A major aspect of why an Iranian nuke would not be a destabilizing game-changer—or to borrow WINEP's phrase, “would not be the apocalyptic event that some foresee”—is deterrence. In this regard, it is interesting to note how much reliance Eisenstadt and Knights place on deterrence in their arguments about why Tehran's responses to an armed attack would be moderated. Indeed, they list “deterring Iranian retaliation against U.S. interests” after an attack on Iran as their number-one policy priority. In doing so, they contribute to the glaringly inconsistent treatment of deterrence in discourse about Iran. Deterrence of Iran with a nuclear weapon frequently gets described as far too thin a reed to lean on when facing ideologically crazed mullahs, but after the Iranians become targets of armed attack, they somehow become such calm and cautious decision makers that deterrence can be relied on greatly.
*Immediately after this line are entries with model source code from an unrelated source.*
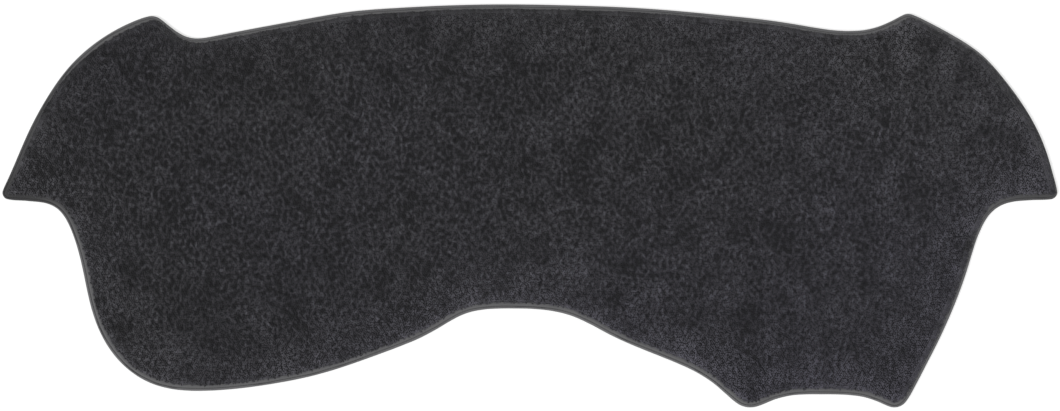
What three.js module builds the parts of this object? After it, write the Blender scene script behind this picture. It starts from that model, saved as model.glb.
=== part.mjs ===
// A dashboard cover mat: one sheet of cut-pile carpet, cut to the plan of a dashboard top, with a fabric
// tape folded over its raw edge all the way round. It lies flat with its pile up.
//
// Millimetres, +Z up. +X runs along the dashboard and +Y points to the windscreen. The origin is on the
// underside, in the middle of the mat's length and depth.

import * as THREE from 'three';

// Carpet
const pileHeight = 5.5;       // from the underside to the top of the pile
const flangeThickness = 2.2;  // the carpet's edge, pressed flat inside the tape
const pileRoll = 2.6;         // width over which the pile rises from the tape to its full height

// Binding tape
const tapeThickness = 0.8;
const tapeReach = 7.5;        // from the fold to the tape's inner edge, seen from above
const tapeBevel = 0.4;        // softening of the tape's inner edge
const seamInset = 2.8;        // from the tape's inner edge to the line of the seam
const seamHalfWidth = 0.7;
const seamDip = 0.3;          // how far the seam pulls the tape's face down

// Fit between the tape and the carpet
const clearance = 0.3;

// Fineness of the facets
const longestStep = 30;
const largestTurn = 8;        // degrees
const foldSteps = 4;
const rollSteps = 3;

// Cutting line, walked anticlockwise from above the right tip. A corner is an arc, with the headings at which
// the line arrives and leaves. A bend is a point that the line passes smoothly, as [x, y, heading]. Headings
// are in degrees from +X.
const rightWing = [
  [702, 95, 114],
  [636, 193, 131],
  [605, 220, 147],
];
const rightShoulder = { centre: [520, 248], radius: 16, arrives: 156, leaves: 208 };
const windscreenEdge = [
  [461, 242, 188],
  [392, 245, 170],
  [304, 258, 174],
  [105, 274, 178],
  [-35, 277, 180],
  [-215, 270, 184],
  [-274, 263, 190],
  [-431, 234, 191],
  [-470, 232, 163],
];
const leftShoulder = { centre: [-520, 241], radius: 20, arrives: 144, leaves: 196 };
const leftWing = [
  [-593, 227, 215],
  [-649, 171, 235],
  [-697, 84, 247],
];
const leftTip = { centre: [-716, 18], radius: 9, arrives: 245, leaves: 350 };
const leftSide = [
  [-663, 3, 344],
  [-646, -7, 314],
  [-635, -23, 296],
  [-608, -119, 282],
  [-580, -193, 303],
  [-520, -244, 338],
  [-442, -254, 362],
];
const cabinEdge = [
  [-323, -239, 371],
  [-227, -211, 380],
  [-152, -182, 384],
  [-109, -158, 390],
  [-82, -146, 375],
  [-22, -141, 360],
  [57, -151, 341],
  [110, -177, 333],
  [202, -216, 337],
  [254, -245, 321],
];
const lobeCorner = { centre: [303, -245], radius: 32, arrives: 322, leaves: 380 };
const notch = [
  [340, -265, 379],
  [400, -259, 360],
  [460, -263, 348],
];
const heelCorner = { centre: [501, -257], radius: 20, arrives: 338, leaves: 417 };
const rightSide = [
  [545, -218, 422],
  [600, -91, 432],
  [628, -17, 417],
  [661, 5, 371],
];
const rightTip = { centre: [715, 19], radius: 10, arrives: 4, leaves: 104 };
const cuttingLine = [
  ...rightWing,
  rightShoulder, ...windscreenEdge,
  leftShoulder, ...leftWing,
  leftTip, ...leftSide, ...cabinEdge,
  lobeCorner, ...notch,
  heelCorner, ...rightSide,
  rightTip,
];

function direction(heading) {
  const angle = THREE.MathUtils.degToRad(heading);
  return new THREE.Vector2(Math.cos(angle), Math.sin(angle));
}

// On a line walked anticlockwise, the inside lies to the left of the way.
function inward(heading) {
  return direction(heading + 90);
}

function pointOnArc(corner, heading) {
  return inward(heading).multiplyScalar(-corner.radius).add(new THREE.Vector2(...corner.centre));
}

// Where the line comes to a corner or bend, and where it goes on from it.
function entry(stop) {
  if (Array.isArray(stop)) return { at: new THREE.Vector2(stop[0], stop[1]), heading: stop[2] };
  return { at: pointOnArc(stop, stop.arrives), heading: stop.arrives };
}

function exit(stop) {
  if (Array.isArray(stop)) return entry(stop);
  return { at: pointOnArc(stop, stop.leaves), heading: stop.leaves };
}

function smoothCurve(from, to) {
  const handle = from.at.distanceTo(to.at) / 3;
  const turn = THREE.MathUtils.euclideanModulo(to.heading - from.heading + 180, 360) - 180;
  const stretch = 1 / Math.cos(THREE.MathUtils.degToRad(turn / 4)) ** 2;
  const curve = new THREE.CubicBezierCurve(
    from.at,
    direction(from.heading).multiplyScalar(handle * stretch).add(from.at),
    direction(to.heading).multiplyScalar(-handle * stretch).add(to.at),
    to.at,
  );
  return { curve, turn };
}

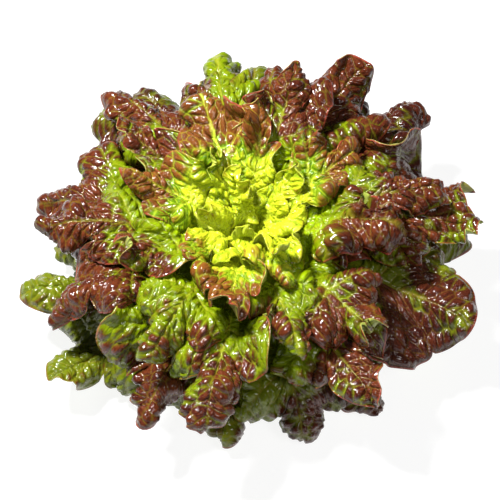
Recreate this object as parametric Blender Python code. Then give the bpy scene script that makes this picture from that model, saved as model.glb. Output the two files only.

Vast historical experience indicates that to the extent that decision making behavior may be this inconsistent, the inconsistency would be in the opposite direction; being on the receiving end of an armed attack is the very circumstance most likely to lead calmness and restraint to evaporate.
Scholars and commentators are entitled to select their topics and define the scope of those topics as they wish. I have had the frustration, in writing on other subjects, of facing criticism along the lines of “but you didn't talk about such-and-such,” when the only appropriate response was, “that's not the topic I was addressing.” I try to select and define topics, however, in a way that fills gaps and helps to correct imbalances and distortions in existing discourse. Eisenstadt and Knights have some useful things to say about the Iranians' options and likely thinking if they ever get attacked by Israel or the United States. More attention to the consequences of such an attack is certainly needed. But in their selection of what to emphasize and what to dismiss or ignore, they have exacerbated rather than lessened the distortions in current discourse about Iran.